The growers are using a combination of
Motorola, Alien and
Impinj interrogators, McCartney says. "In theory, the readers shouldn't make any difference," he states. "We haven't seen anything we could measure that would say one reader is different than another."
According to McCartney, the shipments will each take about 45 to 60 days. In June 2008, QLM intends to provide a white paper to RPCC, which will then make the report available to the public at no cost.
"The question we are seeking to answer is whether a single-use RFID tag can be used multiple times," McCartney explains. "We have a returnable system reusing the containers [and the tags] hundreds or thousands of times. We want to see if the tags under these conditions are still readable and rewriteable."
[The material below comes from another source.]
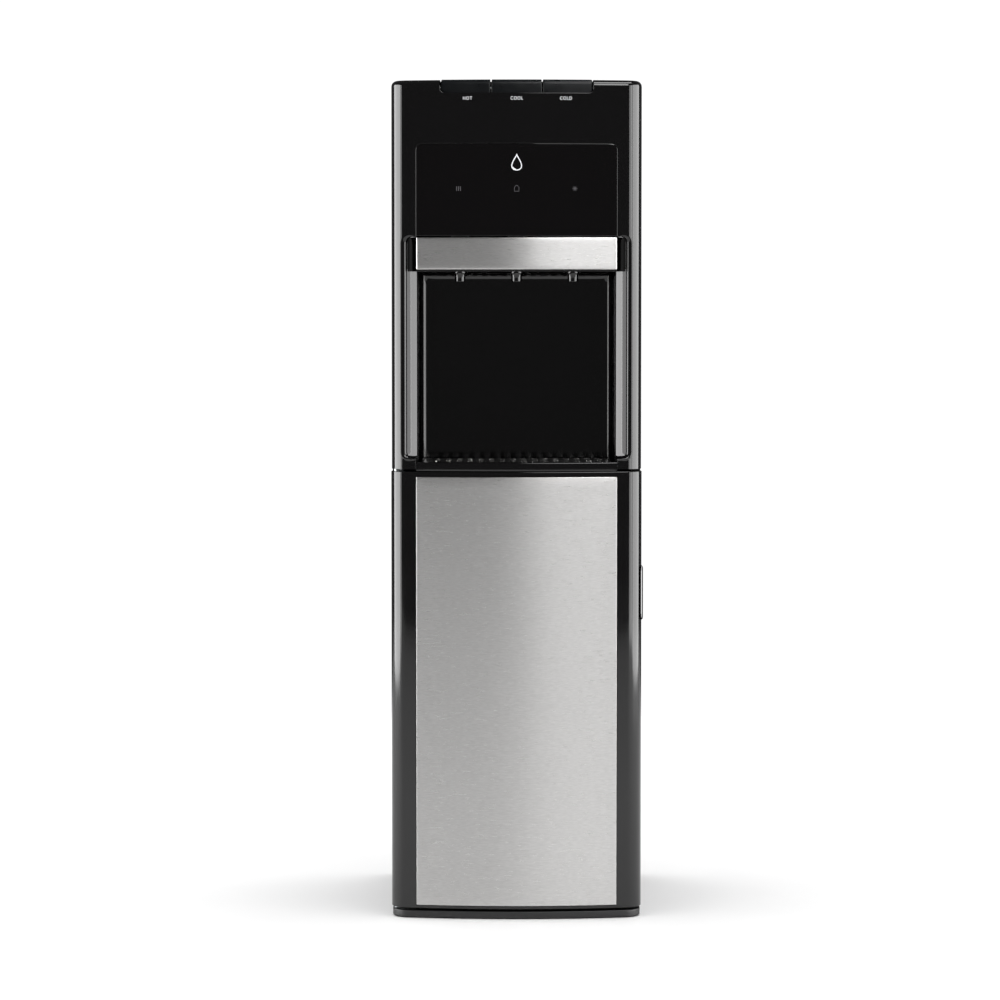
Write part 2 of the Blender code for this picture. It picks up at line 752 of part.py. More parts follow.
def build_door():
    origin = (HINGE_X, HINGE_Y, DOOR_LOW)
    outline = door_outline(0.0, 0.0, CORNER_RADIUS, DOOR_BACK_Y, HINGE_RADIUS)
    frame = place("door_frame", slab_mesh([outline], DOOR_LOW, DOOR_TOP), gloss_black(), origin)
    wall = 0.003
    hollow = cabinet_outline(DOOR_HALF_WIDTH - 0.012, 0.0045, CORNER_RADIUS - 0.012, -0.10)
    combine(frame, slab_mesh([hollow], DOOR_LOW + wall, DOOR_TOP - wall))
    skin_half = 0.1245
    skin_low, skin_high = 0.0165, 0.5505
    pocket = bowed_strip(-skin_half - GAP, skin_half + GAP, -0.01, 0.0111, 24)
    combine(frame, slab_mesh([pocket], skin_low - GAP, skin_high + GAP))
    for level in (DOOR_LOW, DOOR_TOP):
        combine(frame, cylinder_mesh((HINGE_X, HINGE_Y, level), 0.0028, 0.020, sides=12))
    grip = box_mesh((0.1480, -0.1500, 0.378), (0.17, -0.1300, 0.433))
    combine(frame, grip)
    seat = box_mesh((0.1543, -0.1570, 0.3715), (0.17, -0.1447, 0.4395))
    combine(frame, seat)
    smooth(frame)

    strip = bowed_strip(-skin_half, skin_half, 0.0, 0.0008, 24)
    skin = place("door_skin", slab_mesh([strip], skin_low, skin_high), stainless(), origin)
    smooth(skin)

    half = 0.1435
    low, high = DOOR_LOW + wall + GAP, DOOR_TOP - wall - GAP
    inner = box_mesh((-half, DOOR_BACK_Y - 0.0022, low), (half, DOOR_BACK_Y - 0.0002, high))
    place("door_inner_panel", inner, satin_black(), origin)

    seal_low, seal_high = DOOR_LOW + 0.008, DOOR_TOP - 0.008
    ring = rounded_rectangle(-0.141, 0.141, seal_low, seal_high, (0.004,) * 4, 3)
    hole = rounded_rectangle(-0.133, 0.133, seal_low + 0.008, seal_high - 0.008, (0.002,) * 4, 2)
    seal = slab_mesh([ring, hole], DOOR_BACK_Y + 0.0001, DOOR_BACK_Y + 0.0020, "XZ")
    place("door_seal", seal, black_rubber(), origin)

    pull_outline = [
        (0.1546, -0.1567), (0.1563, -0.1567), (0.1575, -0.1552), (0.1575, -0.1462),
        (0.1563, -0.1450), (0.1546, -0.1450), (0.1546, -0.1462), (0.1552, -0.1470),
        (0.1552, -0.1500), (0.1546, -0.1503),
    ]
    pull = place("door_pull", slab_mesh([pull_outline], 0.3720, 0.4390), satin_black(), origin)
    smooth(pull, 50)

    reach = 0.010
    tab_front, tab_back = -0.1515, CABINET_FRONT_Y - GAP
    plates = {
        "hinge_bracket_lower": (PLINTH_TOP + GAP, -0.1250, PLINTH_TOP + GAP),
        "hinge_bracket_upper": (DOOR_TOP + 0.0006, -0.1400, DOOR_TOP + 0.0024 - reach),
    }
    for name, (low, inner_x, pin_low) in plates.items():
        outline = rounded_rectangle(-0.1525, inner_x, tab_front, tab_back, (0.004, 0, 0, 0.004), 3)
        bracket = place(name, slab_mesh([outline], low, low + 0.0018), zinc_steel())
        pin = cylinder_mesh((HINGE_X, HINGE_Y, pin_low + reach / 2), 0.0021, reach, sides=12)
        combine(bracket, pin, "UNION")
        if name == "hinge_bracket_upper":
            upright = box_mesh((-0.1520, tab_back - 0.0016, low + 0.0005), (inner_x, tab_back, 0.590))
            combine(bracket, upright, "UNION")


# ------------------------------------------------------------------ bottle bay

def build_bottle_bay():
    wall = 0.0015
    outer, back, front = 0.1465, 0.143, -0.1330
    outline = [
        (outer, front), (outer, back), (-outer, back), (-outer, front),
        (-outer + wall, front), (-outer + wall, back - wall), (outer - wall, back - wall),
        (outer - wall, front),
    ]
    place("bay_liner", slab_mesh([outline], 0.0225, DECK_LOW - GAP), grey_plastic())
    low = PLINTH_TOP + GAP
    shelf = place("bottle_shelf", box_mesh((-0.1465, -0.1330, low), (0.1465, 0.143, 0.0222)),
                  grey_plastic())
    combine(shelf, cylinder_mesh((0.0, 0.005, 0.0222), 0.1362, 0.006, sides=40))
    combine(shelf, box_mesh((-0.1435, -0.130, low - 0.01), (0.1435, 0.140, 0.0165)))
    x, y = -0.122, 0.112
    hook = place("probe_hanger", box_mesh((x - 0.019, 0.0975, 0.478), (x + 0.019, 0.1412, 0.482)),
                 grey_plastic())
    combine(hook, box_mesh((x - 0.019, 0.1385, 0.460), (x + 0.019, 0.1412, 0.500)), "UNION")
    combine(hook, box_mesh((x - 0.0065, 0.09, 0.47), (x + 0.0065, y, 0.49)))
    combine(hook, cylinder_mesh((x, y, 0.48), 0.0065, 0.02, sides=16))
    cap_profile = [
        (0.0, 0.507), (0.0090, 0.507), (0.0090, 0.4960), (0.0150, 0.4940), (0.0155, 0.4824),
        (0.0, 0.4824),
    ]
    cap = turned("probe_cap", cap_profile, blue_plastic(), (x, y, 0.0), steps=20)
    combine(cap, cylinder_mesh((x, y, 0.495), 0.0030, 0.04, sides=12))
    pipe = cylinder_mesh((x, y, 0.275), 0.0048, 0.414, sides=12)
    place("probe_pipe", pipe, stainless(), (x, y, 0.482))
    hose = tube_mesh([(x, y, 0.4925 + 0.0075 * k) for k in range(8)], 0.0026)
    place("probe_hose", hose, silicone(), (x, y, 0.49))


# -------------------------------------------------------- water, heat and cold

def build_tanks():
    hot = (HOT_TANK_X, TANK_Y, 0.0)
    profile = [(0.0, 0.985), (0.036, 0.985), (0.045, 0.976), (0.045, 0.874)]
    profile += [(0.036, 0.865), (0.0, 0.865)]
    turned("hot_tank", profile, stainless(), hot)
    cold = (COLD_TANK_X, TANK_Y, 0.0)
    profile = [(0.0, 1.000), (0.044, 1.000), (0.052, 0.992), (0.052, 0.858)]
    profile += [(0.044, 0.850), (0.0, 0.850)]
    turned("cold_tank", profile, stainless(), cold)
    jacket = [(0.070, 0.994), (0.070, 0.852), (0.0600, 0.852), (0.0600, 0.994)]
    turned("cold_tank_jacket", jacket, white_foam(), cold)
    turns, steps, rise = 5, 18, 0.020
    coil = []
    for index in range(turns * steps + 1):
        angle = 2 * math.pi * index / steps
        height = 0.875 + rise * index / steps
        coil.append((COLD_TANK_X + 0.0560 * math.cos(angle), TANK_Y + 0.0560 * math.sin(angle), height))
    place("evaporator_coil", tube_mesh(coil, 0.003, 1), copper())
    shelf = rounded_rectangle(-0.150, 0.150, -0.0240, 0.1485, (0,) * 4)
    place("tank_shelf", slab_mesh([shelf], 0.8440, 0.8456), zinc_steel())


def build_cooling():
    centre = (0.065, 0.070, 0.0)
    body = [
        (0.0, 0.712), (0.030, 0.710), (0.052, 0.694), (0.058, 0.672), (0.058, 0.600),
        (0.050, 0.578), (0.032, 0.569), (0.032, 0.5606), (0.0, 0.5606),
    ]
    turned("compressor", body, painted_steel(), centre)
    base = box_mesh((0.000, 0.012, 0.5573), (0.130, 0.128, 0.5603))
    place("compressor_base", base, black_rubber())

    low, pitch, passes, y = 0.735, 0.022, 9, 0.1665
    place("condenser_tube", tube_mesh(serpentine(low, pitch, passes, y), 0.0025, 1), painted_steel())
    for name, x in (("left", -0.135), ("right", 0.135)):
        strip = box_mesh((x - 0.006, PANELS_BACK_Y + 0.0016, 0.715), (x + 0.006, BACK_Y, 1.000))
        place(f"condenser_rail_{name}", strip, painted_steel())


def serpentine(low, pitch, passes, y):
    """Tube route of level passes joined by half-circle bends."""
    radius = pitch / 2
    left, right = -0.1152, 0.1152
    route = []
    for index in range(passes):
        level = low + index * pitch
        forward = index % 2 == 0
        start, end = (left, right) if forward else (right, left)
        route.append((start, y, level))
        route.append((end, y, level))
        if index < passes - 1:
            sign = 1 if forward else -1
            for turn in (-60, -30, 0, 30, 60):
                angle = math.radians(turn)
                route.append((end + sign * radius * math.cos(angle), y,
                              level + radius + radius * math.sin(angle)))
    return route


def build_pump():
    place("pump_body", cylinder_mesh((-0.105, 0.060, 0.5745), 0.022, 0.050, "Y", 18), grey_plastic())


# ------------------------------------------------------------------- rear face

def build_rear_controls():
    y = PANELS_BACK_Y + GAP
    plate = box_mesh((-0.1237, y - 0.0080, 0.9453), (-0.0763, y + 0.0060, 0.9787))
    bezel = place("switch_bezel", plate, satin_black())
    for x in (-0.112, -0.088):
        hole = box_mesh((x - 0.0078, y - 0.0060, 0.9500), (x + 0.0078, y + 0.02, 0.9740))
        combine(bezel, hole)
    for name, x, look in (("hot_switch", -0.112, red_plastic()), ("cold_switch", -0.088, satin_black())):
        outline = [
            (y - 0.0005, SWITCH_Z - 0.0105), (y + 0.0078, SWITCH_Z - 0.0098), (y + 0.0052, SWITCH_Z),
            (y + 0.0042, SWITCH_Z + 0.0105), (y - 0.0005, SWITCH_Z + 0.0105), (y - 0.0030, SWITCH_Z),
        ]
        mesh = slab_mesh([outline], x - 0.0072, x + 0.0072, "YZ")
        place(name, mesh, look, (x, y, SWITCH_Z))
    gland = [(0.0125, 0.0046), (0.0125, 0.0006), (0.0080, 0.0006), (0.0080, -0.0080),
             (0.0042, -0.0080), (0.0042, 0.0120), (0.0070, 0.0120), (0.0085, 0.0046)]
    turned("cord_gland", gland, satin_black(), (0.115, y + 0.001, 0.585), "Y", 16)
    spout = [(0.0125, 0.0040), (0.0125, 0.0006), (0.0080, 0.0006), (0.0080, -0.0120),
             (0.0045, -0.0120), (0.0045, 0.0180), (0.0070, 0.0180), (0.0070, 0.0040)]
    turned("drain_spout", spout, satin_black(), (-0.075, y + 0.001, 0.585), "Y", 16)
    cap_profile = [(0.0, 0.0215), (0.0100, 0.0215), (0.0100, 0.0045), (0.0075, 0.0045),
                   (0.0075, 0.0185), (0.0, 0.0185)]
    cap = turned("drain_cap", cap_profile, satin_black(), (-0.075, y + 0.001, 0.585), "Y", 16)
    smooth(cap)


def build():
    global PARTS, CUTTERS
    clear_scene()
    PARTS = new_collection("water_dispenser")
    CUTTERS = new_collection("cutters")
    build_base()
    build_side_panels()
    build_back_panel()
    build_top_cover()
    build_mid_deck()
    build_front_fascia()
    build_control_panel()
    build_visor()
    build_taps()
    build_keys()
    build_alcove_liner()
    build_drip_tray()
    build_door()
    build_bottle_bay()
    build_tanks()
    build_cooling()
    build_pump()
    build_rear_controls()


build()
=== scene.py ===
"""Finished look of the bottom-loading water dispenser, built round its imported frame."""

import json
import math

import bmesh
import bpy
import numpy as np
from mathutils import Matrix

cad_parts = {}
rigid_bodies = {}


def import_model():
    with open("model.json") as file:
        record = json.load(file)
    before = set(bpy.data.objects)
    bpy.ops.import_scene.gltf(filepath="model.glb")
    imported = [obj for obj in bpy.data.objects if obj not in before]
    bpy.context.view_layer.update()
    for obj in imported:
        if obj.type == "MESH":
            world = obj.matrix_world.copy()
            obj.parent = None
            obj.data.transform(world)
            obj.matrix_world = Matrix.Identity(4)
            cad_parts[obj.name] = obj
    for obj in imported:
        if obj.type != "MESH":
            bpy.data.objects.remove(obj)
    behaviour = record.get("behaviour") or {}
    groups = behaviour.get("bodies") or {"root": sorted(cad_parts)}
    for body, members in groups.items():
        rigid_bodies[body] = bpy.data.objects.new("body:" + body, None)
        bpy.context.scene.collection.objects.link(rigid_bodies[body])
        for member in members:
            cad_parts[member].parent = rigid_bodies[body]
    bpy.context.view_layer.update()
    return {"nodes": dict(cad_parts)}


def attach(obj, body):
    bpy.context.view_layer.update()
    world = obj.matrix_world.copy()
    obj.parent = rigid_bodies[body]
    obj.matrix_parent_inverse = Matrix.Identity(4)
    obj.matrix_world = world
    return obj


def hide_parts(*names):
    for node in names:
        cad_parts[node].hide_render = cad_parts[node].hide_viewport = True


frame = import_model()

MM = 0.001

# Plan of the cabinet front: a wide bow between two corner arcs, then straight sides
HALF_WIDTH = 0.155
DOOR_HALF_WIDTH = 0.1558
FRONT_Y = -0.180
BOW_RADIUS = 0.80
BOW_CENTRE_Y = FRONT_Y + BOW_RADIUS
CORNER_RADIUS = 0.022

# Levels
PLINTH_LOW = 0.001
PLINTH_TOP = 0.0095
DOOR_LOW = 0.0125
DOOR_TOP = 0.557
FASCIA_LOW = 0.560
TRAY_LOW = 0.5577
TRAY_TOP = 0.5684
ALCOVE_LOW = 0.5725
ALCOVE_CEILING = 0.804
VISOR_LOW = 0.8066
VISOR_TOP = 0.8465
ALCOVE_TOP = 0.8475
PANEL_LOW = 0.8482
PANEL_TOP = 0.9612
COVER_LOW = 1.0203
NOTCH_LOW = 1.0235
ROOF = 1.0395
KEY_TOP = 1.040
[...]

Specifically, McCartney notes, "We hope to find out which tags work, were the tags able to survive the cycle, where the right placement is for tags." If the tags are found to be reusable, he says, they could save growers thousands of dollars that would otherwise be required for RFID printers to continually print new labels. The pilot is testing only RFID hardware rather than middleware or software, he adds. The interrogators used during the field test will store the EPC numbers of the tags they read and encode, and the results will be transferred to Excel spreadsheets.
"I'm really excited about this pilot," McCartney says. "There has hardly been any work done at this scale and level of complexity [on reusable containers]." Eventually, he adds, he'd like to see reusable containers built with embedded RFID tags.